Kerr and others fear the Reserve Bank may drag its heels instead of cutting the Official Cash Rate (OCR) to support the housing market.

“They’re playing wait-and-see, but frankly, we need action now. Every delay stalls the recovery,” Kerr warned.

What’s Holding the Market Back?

  • Confidence shocks from global conflict

  • Soaring fuel and grocery bills reducing household spending

  • Falling KiwiSaver balances shaking financial security

  • Muted mortgage rate drops doing little to reignite buyer interest

The ‘Best-Case’ No One Believes In

A best-case scenario, economists say, would involve a Middle East ceasefire, resolution in Ukraine, and Donald Trump pulling back on tariffs. But that’s a long shot.

“Instead, we’re bracing for slow global growth and lingering uncertainty,” said Kerr. “That just stretches out the recovery even further.”

Reserve Bank: Watching, Worrying, Waiting

Westpac’s Kelly Eckhold echoed the same sentiment: the Reserve Bank looks likely to pause in July, delaying any meaningful rate relief. And with inflation unlikely to peak before October, that leaves the housing market in limbo.

“Uncertainty might be temporary, but its impact on growth and inflation expectations is very real,” Eckhold said.

What It All Means for Kiwis

With buyer and seller confidence crumbling, price expectations tumbling, and cost-of-living pressures mounting, the once-promising housing recovery is on shaky ground.
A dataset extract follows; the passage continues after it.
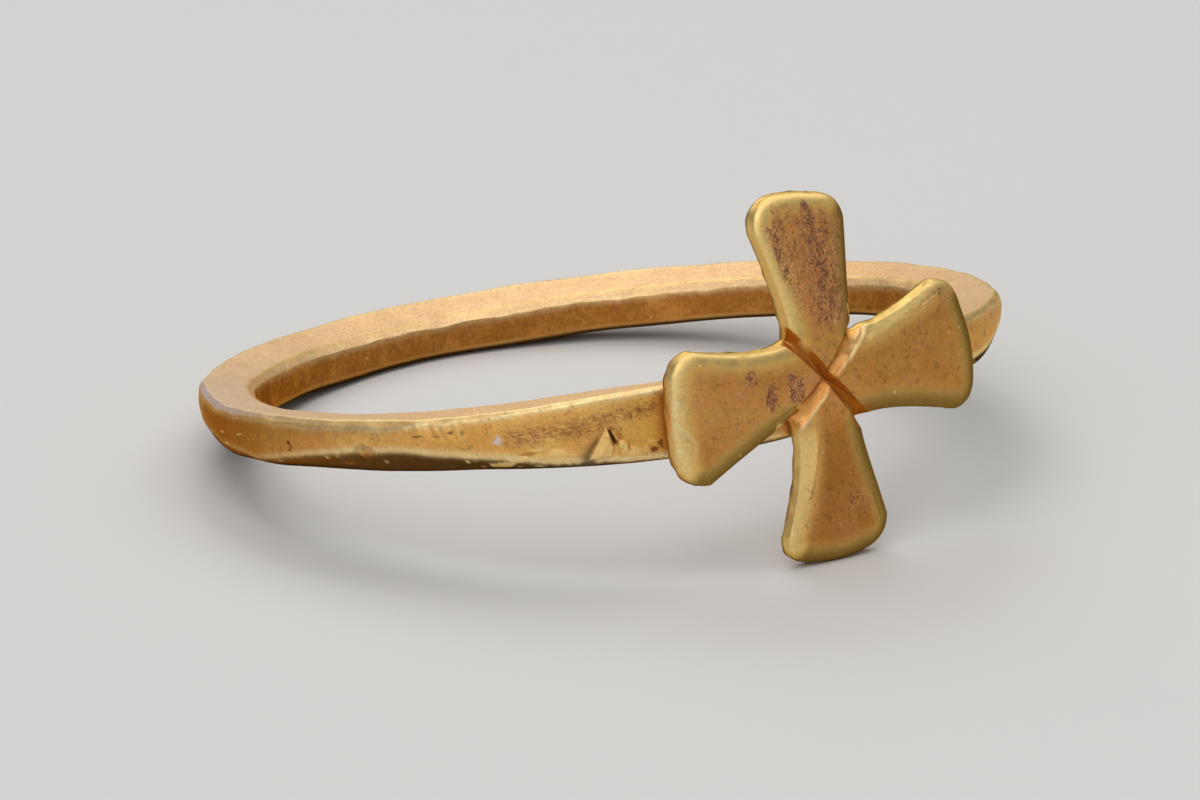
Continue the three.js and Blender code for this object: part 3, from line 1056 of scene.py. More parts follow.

Economists agree: confidence is the missing piece. Until global tensions ease and fuel prices stabilise, the housing market will remain subdued—and New Zealand households will keep feeling the squeeze.


🔑 KEY TAKEAWAYS:

  • US involvement in Middle East conflict is spooking NZ markets

  • BNZ cuts forecast to 2–4% house price growth for 2025

  • Petrol prices and cost-of-living pressures eroding confidence

  • Reserve Bank is expected to delay OCR cuts, leaving buyers in limbo

  • Economists urge immediate action to avoid prolonged stagnation


📉 “We’re crawling out of recession—but the crawl just got slower,” said Kerr. Until global conditions stabilise, Kiwi families may be stuck on the sidelines of the housing market—waiting, hoping, and tightening their belts.